On April 5 2020, Prime Minister Boris Johnson was hospitalized and later moved into intensive care after showing severe symptoms of the coronavirus infection. While he’s not on a ventilator, Johnson has asked Foreign Secretary Dominic Raab to stand in for him while he is sick. With Mr Johnson’s prognosis so uncertain, Raab is expected to take on additional duties soon, which speaks to the seriousness of the case.
With more than 55,000 cases of COVID-19 recorded in the UK, Johnson’s medical crisis is not just his own, but conveys a message to the whole of Britain: all of us are vulnerable to the virus, no matter our health condition, age or social position.
Chronology of Events
Boris Johnson’s political career has often been controversial, including in the last few months, when he and his government received international criticism for Britain’s slow and flippant response to the coronavirus pandemic. On March 3, he visited a hospital with a several admitted coronavirus patients and bragged about shaking hands with everyone. Furthermore, he was slow to recognise the risks and even took a mid-February holiday with his pregnant fiancée.

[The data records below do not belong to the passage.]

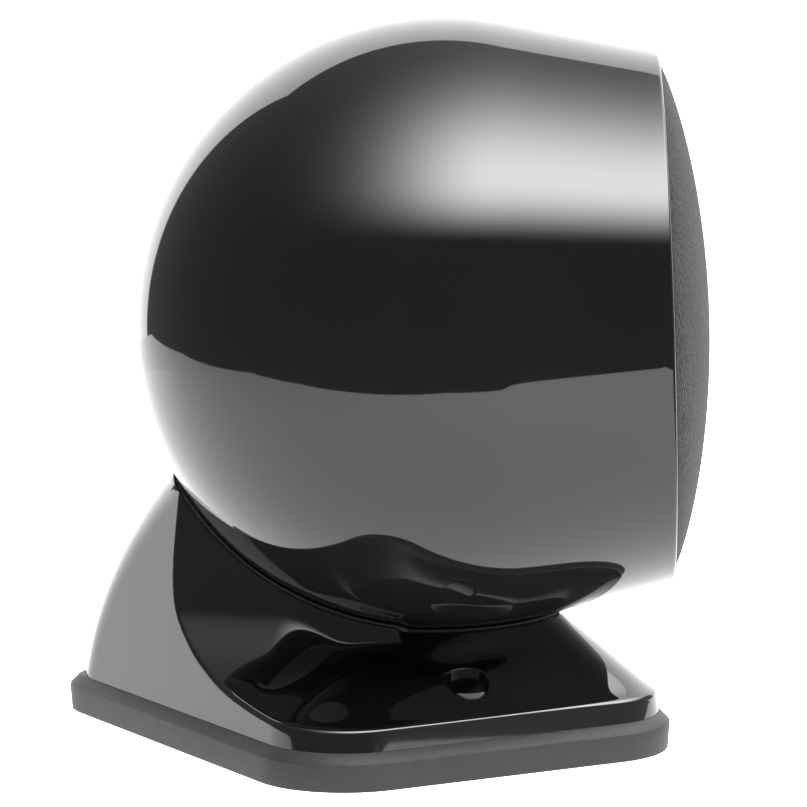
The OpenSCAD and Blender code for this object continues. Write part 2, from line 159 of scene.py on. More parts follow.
def dress(obj, body, mat, stands_for):
    obj.data.materials.clear()
    obj.data.materials.append(mat)
    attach(obj, body)
    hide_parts(*stands_for)


def revolve(profile, segments, matrix=None, closed=True):
    """Points and faces of a closed (r, z) profile turned round the Z axis."""
    profile = [(max(r, 0.0), z) for r, z in profile]
    n = len(profile)
    verts, faces = [], []
    for k in range(segments):
        t = 2 * math.pi * k / segments
        c, s = math.cos(t), math.sin(t)
        for r, z in profile:
            p = Vector((r * c, r * s, z))
            verts.append(matrix @ p if matrix else p)
    for k in range(segments):
        m = (k + 1) % segments
        for i in range(n if closed else n - 1):
            j = (i + 1) % n
            faces.append((k * n + i, k * n + j, m * n + j, m * n + i))
    return verts, faces


def rounded(points, radius, steps=5):
    """A closed (r, z) loop with its corners rounded. radius is one number, or one for each point."""
    out = []
    n = len(points)
    radii = radius if isinstance(radius, (list, tuple)) else [radius] * n
    for i in range(n):
        p = np.array(points[i], float)
        a, b = np.array(points[i - 1], float), np.array(points[(i + 1) % n], float)
        la, lb = np.linalg.norm(a - p), np.linalg.norm(b - p)
        d = min(radii[i], la * 0.49, lb * 0.49)
        if d < 1e-4 or p[0] < 1e-6:
            out.append(tuple(p))
            continue
        s, e = p + (a - p) / la * d, p + (b - p) / lb * d
        for k in range(steps + 1):
            t = k / steps
            out.append(tuple((1 - t) ** 2 * s + 2 * t * (1 - t) * p + t * t * e))
    return out


def cut(obj, cutters):
    """Takes closed cutter meshes out of obj, with the result applied."""
    for c in cutters:
        mod = obj.modifiers.new("cut", "BOOLEAN")
        mod.operation = "DIFFERENCE"
        mod.solver = "EXACT"
        mod.object = c
    bpy.context.view_layer.update()
    made = bpy.data.meshes.new_from_object(obj.evaluated_get(bpy.context.evaluated_depsgraph_get()))
    obj.modifiers.clear()
    obj.data = made
    for c in cutters:
        bpy.data.objects.remove(c)


def loose(name, verts, faces):
    mesh = bpy.data.meshes.new(name)
    mesh.from_pydata([Vector(v) * MM for v in verts], [], faces)
    finish_mesh(mesh, smooth=False)
    obj = bpy.data.objects.new(name, mesh)
    bpy.context.scene.collection.objects.link(obj)
    return obj


def drum(x, y, z0, z1, radius, segments=48):
    """A closed cutter: an upright cylinder at x, y."""
    place = Matrix.Translation((x, y, 0))
    verts, faces = revolve([(0, z0), (radius, z0), (radius, z1), (0, z1)], segments, place)
    return loose("cutter", verts, faces)


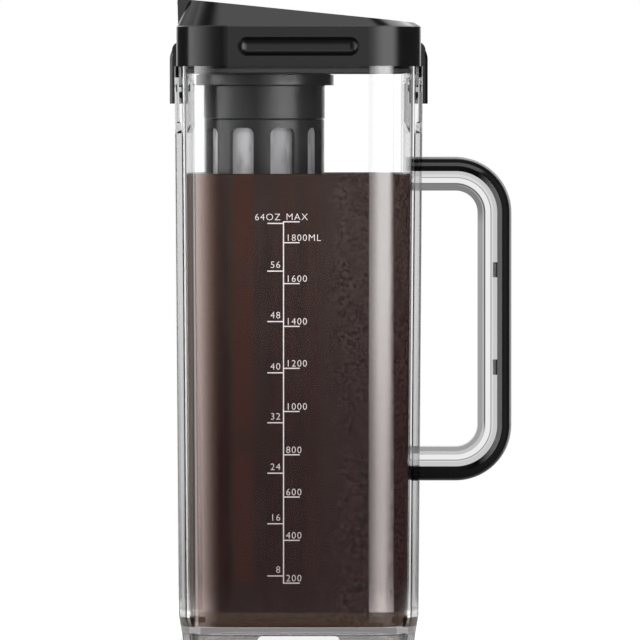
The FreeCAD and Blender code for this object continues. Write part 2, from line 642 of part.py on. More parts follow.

When the health crisis in the UK became evident, he remained dismissive and contradictory, advocating for the controversial herd immunity policy that would kill thousands of people in the hope that the rest of the population would become immune more quickly.
However, when his own health minister started recommending self-isolation and social distancing, Johnson back peddled and started to introduce measures to contain the crisis. Initially, he asked the most vulnerable groups to refrain from going on cruises or that schools cancel their international class trips. Eventually, he asked people to stay at home (although he did not order it yet) and closed schools to all students except those with certain special needs and the children of key workers.
Quarantine in the UK
Serious quarantine measures were not imposed in the UK until March 20th, only 7 days before Johnson himself tested positive for the disease. Today, people can only go out of their homes in the following cases:
- To exercise in open spaces near home (alone or with members of their household)
- To shop for supplies (for food, medicines, or other basic items)
- To provide care to a vulnerable person
- To go to work when one cannot otherwise work from home.
Fortunately, people seem to be heeding the advice to stay home, helping to temper the pressure being put on the National Health Service. Consequently, the number of new positive cases seem to be decreasing and hospital admissions are not rising as fast as feared by experts.
On April 5th, 10 days after Johnson’s positive diagnosis, he was taken to hospital as a precautionary measure after displaying persistent symptoms. On April 6th, he was moved to the ICU. Today, he’s breathing without aid, remains in good spirits and hopes for a prompt recovery.
The fact Johnson has been hospitalised proves that COVID-19 can be very serious or even deadly to the young and healthy. No matter who we are, old or young, rich or poor, this disease can make anyone ill, so it’s crucial to stay home, keep our distance and protect ourselves and the ones we love.